Set Customer Segment Targets

Always start by asking: For which segments? Although this may sound obvious, when striving to improve customer experience, it is critical to define the segments in the marketplace that you want your business to focus on.

Map the Consumer Experience Steps

Define the steps of the consumer journey. Remember to think of the entire trip, not just the steps your company is involved in. For example, for the home movie entertainment businesses, these steps would be: define the occasion, select a title, get, watch, and return the film. Mapping these steps for each of your priority segments is important.
Also necessary for each step of the journey is to understand the time spent, the activities performed, the criteria used to make a decision and move to the next phase of the journey. And finally defining how to make each step as short and easy as possible.
understand influencers
Do you understand influencers?

 Understand Influencers

Define the categories of influencers at each step of the journey. Touchpoints are opportunities to intersect with and influence the customer experience. In the home entertainment example, the influencers would be self, retailers, external resources, friends, family members, and movie studios.
Remember that the activities performed by a consumer fit at the intersection of an influencer with each step of the journey. For example, a customer may go to Netflix and view recommendations and retailers would be the influencer.
In this example, providing online recommendations that are trusted would be the touch-point. For each priority segment, understanding the relative importance of various influencers by steps of the consumer journey is the key to success.
 

 Customer service tips … experiment with collaboration

An efficient way of ensuring that experiences meet customers’ needs is to bring customers and frontline employees into the design process through collaboration. And yes, in our opinion many customers would welcome this approach.
When they are face-to-face with a design team, customers can provide valuable input, including firsthand accounts of what they want seeds of ideas to build upon, and feedback for real-time prototyping.
In a single-day workshop, the Fidelity Charitable team gave employees just one hour to create pen-and-paper prototypes for ideas that they thought would fill a particular donor need. Customers then joined the group for a mocked-up fundraising cocktail party that enabled them to test out the prototypes in a realistic setting.
Through this process, the Fidelity Charitable team got multiple rounds of feedback that focused its work on the most valuable solutions. Intuit has likewise embraced a hybrid of design thinking and “lean startup” to do rapid experimentation and prototyping across the organization

Types of customer service … align customer-facing employees

The quality of customer experience depends on a complex interdependent set of employees, partners, processes, policies, and technology. Firms like USAA, Apple, Zappos, and Starwood Hotels are companies that do an excellent job of orchestrating across their enterprise.
USAA has identified approximately 100 important experiences associated with customer business engagements like buying a car or preparing to deploy abroad, all of which have owners and cross-functional teams responsible for detailed customer processes.
For one of those car buying experiences, the company manages auto dealership relationships on behalf of clients, understanding that customer hesitation haggling with dealers for pricing slows its ability to provide loans and sell insurance.
Customer signals
Customer signals are critical.

Act on customer signals

Your client insights are essential to this effort. We’re not talking just satisfaction surveys—good customer understanding doesn’t come just from spreadsheets and data crunching.
Instead, we’re talking about consumer sentiments and needs through detailed customer observation, listening and relationship building. Social skills that identify and shares unspoken or latent needs. A process of gaining useful insights and then acting on them.
Experimenting at first and then full ahead. Having a governance mechanism to work on ideas is critical…otherwise, there will be no positive change.

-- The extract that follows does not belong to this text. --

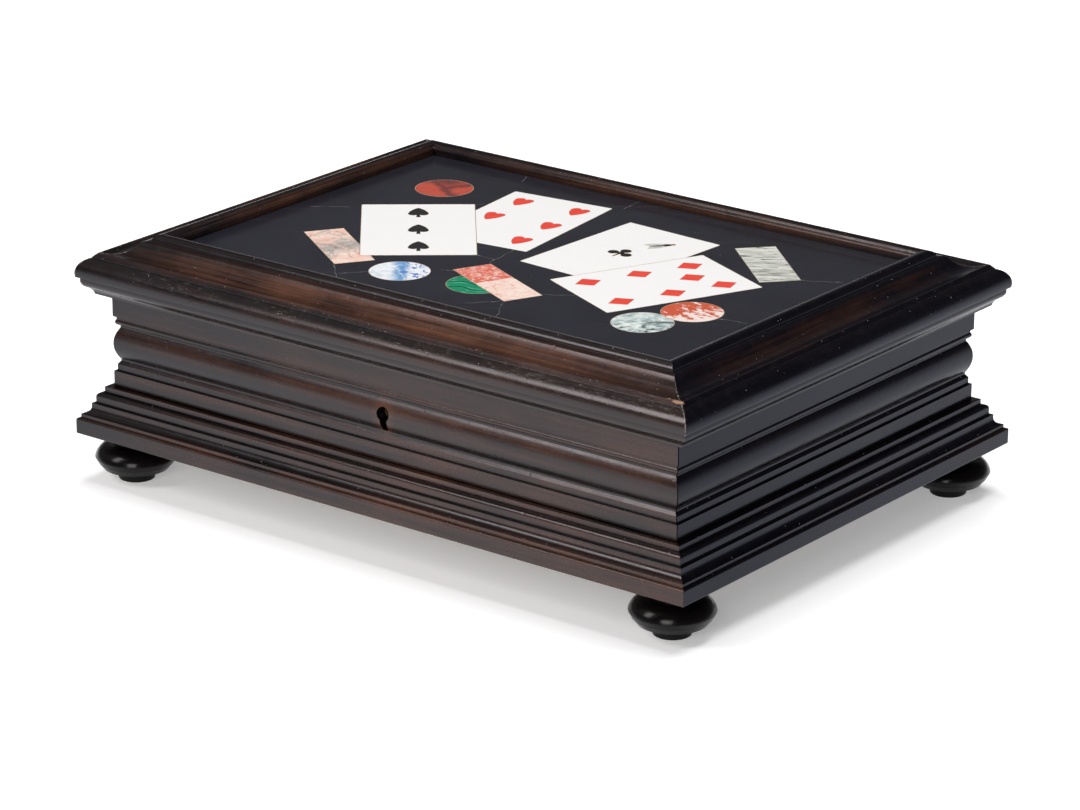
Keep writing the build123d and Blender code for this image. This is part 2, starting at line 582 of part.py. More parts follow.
def cross_divider(x):
    middle = (BAY_BACK - INSIDE_Y) / 2
    half = DIVIDER_THICKNESS / 2
    return block(x, (middle - half, middle + half), (PANEL_HIGH, PANEL_HIGH + DIVIDER_HEIGHT))


# --- inlay ----------------------------------------------------------------------------------------------
def placed(shape, at):
    return Pos(at[0], at[1]) * Rot(0, 0, at[2]) * shape


def let_in(shape):
    """A flat shape as a plate of stone, flush with the slab's face."""
    return extrude(Plane.XY.offset(SLAB_TOP - INLAY_DEPTH) * shape, amount=INLAY_DEPTH, dir=(0, 0, 1))


def card(at, grow=0.0):
    return placed(RectangleRounded(CARD_LENGTH + 2 * grow, CARD_WIDTH + 2 * grow, CARD_CORNER), at)


def counter(at, grow=0.0):
    return placed(Circle(COUNTER_RADIUS + grow), at)


def marker(at, grow=0.0):
    return placed(Rectangle(MARKER_LENGTH + 2 * grow, MARKER_WIDTH + 2 * grow), at)


def heart_outline(length, width):
    """A heart with its point towards -X, drawn from the point."""
    lobe = -width * 0.27
    pen = Pen(-length * 0.54, 0).bow(length * 0.72, width * 0.5, -width * 0.09)
    pen.bow(length * 0.14, -width * 0.5, lobe).bow(-length * 0.14, -width * 0.5, lobe)
    return pen.bow(-length * 0.72, width * 0.5, -width * 0.09).face()


def heart(grow):
    return heart_outline(HEART_LENGTH + 2 * grow, HEART_WIDTH + 2 * grow)


def spade(grow):
    foot_x = -SPADE_LENGTH / 2 - SPADE_STEM - grow
    half = SPADE_STEM_WIDTH / 2 + grow
    blade = Rot(0, 0, 180) * heart_outline(SPADE_LENGTH + 2 * grow, SPADE_WIDTH + 2 * grow)
    shape = blade + Polygon((foot_x, -half), (0, -half / 2), (0, half / 2), (foot_x, half), align=None)
    return Pos(SPADE_STEM / 2, 0) * shape


def club(grow):
    foot_x, half = -CLUB_STEM - grow, CLUB_STEM_WIDTH / 2 + grow
    stem = Polygon((foot_x, -half / 2), (0, -half), (0, half), (foot_x, half / 2), align=None)
    shape = stem + Circle(CLUB_SPREAD - CLUB_LEAF + INLAY_JOINT * 2 + grow)
    for angle in (0, 100, -100):
        shape += Rot(0, 0, angle) * Pos(CLUB_SPREAD, 0) * Circle(CLUB_LEAF + grow)
    return shape


def diamond(grow):
    x, y = DIAMOND_LENGTH / 2 + grow, DIAMOND_WIDTH / 2 + grow
    return Polygon((x, 0), (0, y), (-x, 0), (0, -y), align=None)


def insect_body(grow):
    thorax, abdomen = (Ellipse(x + grow, y + grow) for x, y in (INSECT_THORAX, INSECT_ABDOMEN))
    neck = INSECT_THORAX[0] + INSECT_HEAD * 0.7
    waist = INSECT_THORAX[0] + INSECT_ABDOMEN[0] * 0.7
    return Pos(waist - INSECT_THORAX[0], 0) * (thorax + Pos(neck, 0) * Circle(INSECT_HEAD + grow)
                                               + Pos(-waist, 0) * abdomen)


def insect_wings(grow):
    """Two wings folded back beside the body, which hides their inner edges."""
    x, y = INSECT_WING
    wing = Ellipse(x + grow, y + grow)
    body = insect_body(INLAY_JOINT)
    return [Pos(-x * 0.4, side * y * 1.25) * Rot(0, 0, -side * INSECT_WING_SPREAD) * wing - body
            for side in (-1, 1)]


def pips(shape, at, spots, grow=0.0):
    """One pip at each spot on a card, all of them upright."""
    return [placed(Pos(x, y) * shape(grow), at) for x, y in spots]


def insect(shape):
    return let_in(placed(placed(shape, INSECT_ON_ACE), ACE_CLUBS_AT))


THREE_SPOTS = [(PIP_ROW, 0), (0, 0), (-PIP_ROW, 0)]
SIX_SPOTS = [(PIP_ROW, PIP_COLUMN), (0, PIP_COLUMN), (PIP_ROW, -PIP_COLUMN), (0, -PIP_COLUMN),
             (-PIP_ROW, -PIP_COLUMN)]
SEVEN_SPOTS = [(SEVENTH_PIP, 0)]
SEVEN_SPOTS += [(x, y) for x in (-PIP_ROW, 0, PIP_ROW) for y in (-PIP_COLUMN, PIP_COLUMN)]
ACE_SPOTS = [(0, 0)]
PIPS = {
    "pips_spades": (spade, THREE_SPADES_AT, THREE_SPOTS),
    "pips_hearts": (heart, SIX_HEARTS_AT, SIX_SPOTS),
    "pip_club": (club, ACE_CLUBS_AT, ACE_SPOTS),
    "pips_diamonds": (diamond, SEVEN_DIAMONDS_AT, SEVEN_SPOTS),
}


def without(shape, covers):
    for cover in covers:
        shape = shape - cover
    return shape


def inlay_shapes(grow=0.0):
    """Every inlaid piece's outline; a piece that lies under another is cut off at the joint."""
    step = INLAY_JOINT
    spades = card(THREE_SPADES_AT, step)
    diamonds = card(SEVEN_DIAMONDS_AT, step)
    shapes = {
        "card_spades": (card(THREE_SPADES_AT, grow), []),
        "card_hearts": (card(SIX_HEARTS_AT, grow), [spades]),
        "card_clubs": (card(ACE_CLUBS_AT, grow), [diamonds]),
        "card_diamonds": (card(SEVEN_DIAMONDS_AT, grow), []),
        "counter_red": (counter(RED_COUNTER_AT, grow), []),
        "counter_blue": (counter(BLUE_COUNTER_AT, grow), []),
        "counter_green": (counter(GREEN_COUNTER_AT, grow), [marker(FRONT_MARKER_AT, step)]),
        "counter_grey": (counter(GREY_COUNTER_AT, grow), [counter(VEINED_COUNTER_AT, step)]),
        "counter_veined": (counter(VEINED_COUNTER_AT, grow), []),
        "marker_left": (marker(LEFT_MARKER_AT, grow), [spades]),
        "marker_front": (marker(FRONT_MARKER_AT, grow), []),
        "marker_right": (marker(RIGHT_MARKER_AT, grow), []),
    }
    return {name: without(shape, covers) for name, (shape, covers) in shapes.items()}


def inlay_nodes():
    nodes = {name: let_in(shape) for name, shape in inlay_shapes().items()}
    cards = {"pips_spades": "card_spades", "pips_hearts": "card_hearts", "pip_club": "card_clubs",
             "pips_diamonds": "card_diamonds"}
    for name, (shape, at, spots) in PIPS.items():
        holes = [let_in(hole) for hole in pips(shape, at, spots, INLAY_JOINT)]
        nodes[cards[name]] = cut(nodes[cards[name]], holes)
        nodes[name] = Compound([let_in(pip) for pip in pips(shape, at, spots)])
    nodes["insect_body"] = insect(insect_body(0))
    nodes["insect_wings"] = Compound([insect(wing) for wing in insect_wings(0)])
    holes = [insect(shape) for shape in [insect_body(INLAY_JOINT)] + insect_wings(INLAY_JOINT)]
    nodes["card_clubs"] = cut(nodes["card_clubs"], holes)
    return nodes


def slate_slab():
    x, y = (half - SLAB_RABBET - SLAB_GAP for half in (HALF_WIDTH, HALF_DEPTH))
    slab = block((-x, x), (-y, y), (SLAB_BOTTOM, SLAB_TOP))
    return cut(slab, [let_in(shape) for shape in inlay_shapes(INLAY_JOINT).values()])


# --- the whole box ------------------------------------------------------------------------------------------
def nodes():
    parts = {f"base_{side}": base_moulding(side) for side in ("front", "right", "back", "left")}
    parts.update({f"wall_{side}": moulding(wall_profile(BASE_TOP, CORNICE_BOTTOM), side)
                  for side in ("right", "back", "left")})
    parts.update({f"top_{side}": top_moulding(side) for side in ("front", "right", "back", "left")})
    parts.update({f"foot_{name}": Pos(x, y, 0) * foot() for name, (x, y) in foot_spots().items()})
    parts["bottom_board"] = bottom_board()
    parts["bottom_screws"] = Compound(board_screws(*bottom_half(), BOTTOM_TOP, -1))
    parts["runner_left"] = runner(-1)
    parts["runner_right"] = runner(1)
    parts["drawer_stops"] = drawer_stops()
    parts["strike_rail"] = strike_rail()
    parts["strike_plate"] = strike_plate()
    parts["top_board"] = top_board()
    parts["top_screws"] = Compound(board_screws(*board_half(), BOARD_BOTTOM, 1))
    parts["slate_slab"] = slate_slab()
    parts.update(inlay_nodes())
    parts["drawer_front"] = drawer_front()
    parts["drawer_side_left"] = drawer_side(-1)
    parts["drawer_side_right"] = drawer_side(1)
    parts["drawer_back"] = drawer_back()
    parts["drawer_panel"] = drawer_panel()
    parts["divider_left"] = long_divider(-1)
    parts["divider_right"] = long_divider(1)
    bay = MIDDLE_BAY / 2
    parts["divider_cross_left"] = cross_divider((-BAY_X, -bay - DIVIDER_THICKNESS))
    parts["divider_cross_middle"] = cross_divider((-bay, bay))
    parts["divider_cross_right"] = cross_divider((bay + DIVIDER_THICKNESS, BAY_X))
    parts["lock_plate"] = lock_plate()
    parts["lock_case"] = lock_case()
    parts["lock_drill_pin"] = drill_pin()
    parts["lock_screws"] = Compound(lock_screw_solids())
    parts["lock_bolt"] = lock_bolt()
    return parts


os.makedirs("parts", exist_ok=True)
for name, solid in nodes().items():
    export_step(solid, f"parts/{name}.step")
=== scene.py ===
"""A low ebonised box for playing cards, with a slate top inlaid with cards and counters, in Blender.

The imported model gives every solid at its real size. This script adds the finishes, the mastic lines round
the inlay, the hairline cracks of the slate, the floor, the lamps and the camera.
"""

from math import cos, radians, sin

import bmesh
import bpy
from mathutils import Matrix, Vector


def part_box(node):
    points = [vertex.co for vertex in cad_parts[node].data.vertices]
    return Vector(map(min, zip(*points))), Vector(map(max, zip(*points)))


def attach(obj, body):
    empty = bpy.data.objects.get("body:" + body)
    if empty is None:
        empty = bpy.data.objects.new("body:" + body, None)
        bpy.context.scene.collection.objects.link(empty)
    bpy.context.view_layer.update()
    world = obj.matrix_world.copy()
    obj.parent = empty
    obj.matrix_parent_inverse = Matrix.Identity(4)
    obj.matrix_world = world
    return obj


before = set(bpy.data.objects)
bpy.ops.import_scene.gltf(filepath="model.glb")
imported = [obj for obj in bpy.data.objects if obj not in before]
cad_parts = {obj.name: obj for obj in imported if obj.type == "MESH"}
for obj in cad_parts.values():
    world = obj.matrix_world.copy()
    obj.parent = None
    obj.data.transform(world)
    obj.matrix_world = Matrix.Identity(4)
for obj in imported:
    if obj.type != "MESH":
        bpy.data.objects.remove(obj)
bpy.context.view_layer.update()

bl_info = {
    "name": "Inlaid card box",
    "version": (1, 0),
    "blender": (4, 5, 0),
    "location": "View3D > Sidebar > Card box",
    "description": "Finishes, inlay joints and stage for a slate-topped card box with a drawer",
    "category": "Object",
}

MM = 0.001
WHITE = (1.0, 1.0, 1.0)
CARDS = ("card_spades", "card_hearts", "card_clubs", "card_diamonds")
INLAY = (*CARDS, "counter_red", "counter_blue", "counter_green", "counter_grey", "counter_veined",
         "marker_left", "marker_front", "marker_right")
SLAB_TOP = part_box("slate_slab")[1].z
INLAY_TURN = 37.0  # degrees by which some of the stones' patterns and the slate's scratches are turned
# for each side the axis that runs inward, its sense, and the millimetres at which the side's face stands
PLINTH = {
    "front": ("Y", 1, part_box("base_front")[0].y / MM),
    "right": ("X", -1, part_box("base_right")[1].x / MM),
    "back": ("Y", -1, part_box("base_back")[1].y / MM),
    "left": ("X", 1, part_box("base_left")[0].x / MM),
}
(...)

Improve customer service … activate improvements

Now for the most important touch points, you could generate ideas for improvement. In the example above, an activation idea could be to develop a studio agnostic website that incents consumers to state their preferences, tracks their viewership, and accordingly makes highly relevant recommendations for what to watch next.
After you have implemented this framework for the first time, it will yield recommendations for what data to collect and at which critical touch points, and what types of analyses and metrics are needed to improve the customer experience.

Improve customer service …  final customer experience example

Want to know one of the most efficient ways Zappos has found to create reciprocity with their clients? And create customer experience differentiation at the same time?
Surprise them!
People like getting things for free and like them, even more, when they are viewed as “favors,” but they love receiving these favors as surprises.
For instance, did you know that Zappos automatically upgrades all purchases to priority shipping … without so much as even a mention of the sales or checkout page?
Why offer this sort of benefit without mentioning it?
Pure: A company like Zappos, a business leader in customer service, recognizes the benefits of surprising people with a next day delivery. That’s not even mentioning the fact that this shipping creates immense goodwill between Zappos and their first-time buyers.
That kind of reciprocity is justified by almost any cost, and the hit Zappos takes by doing this is paid back multiple times over by the customer loyalty they generate from making people happy.
Companies that are proactively managing all elements of their customer experiences are most successful in achieving customer loyalty.
Remember, customers create the most value for you … when you create the most value for them.

The bottom line

What’s missing is the concept of service.  The desire to help clients achieve their goals rather than to assume you know what their goals should be.  Talk about direct response metrics won’t help a client whose brand awareness is trailing by ten points.

Interestingly, top digital players like Yahoo! and Google do understand this.  However, many in the industry are still the same arrogant bunch that went down in the first dotcom boom and will surely go down again, screaming “nobody gets it!” along the way.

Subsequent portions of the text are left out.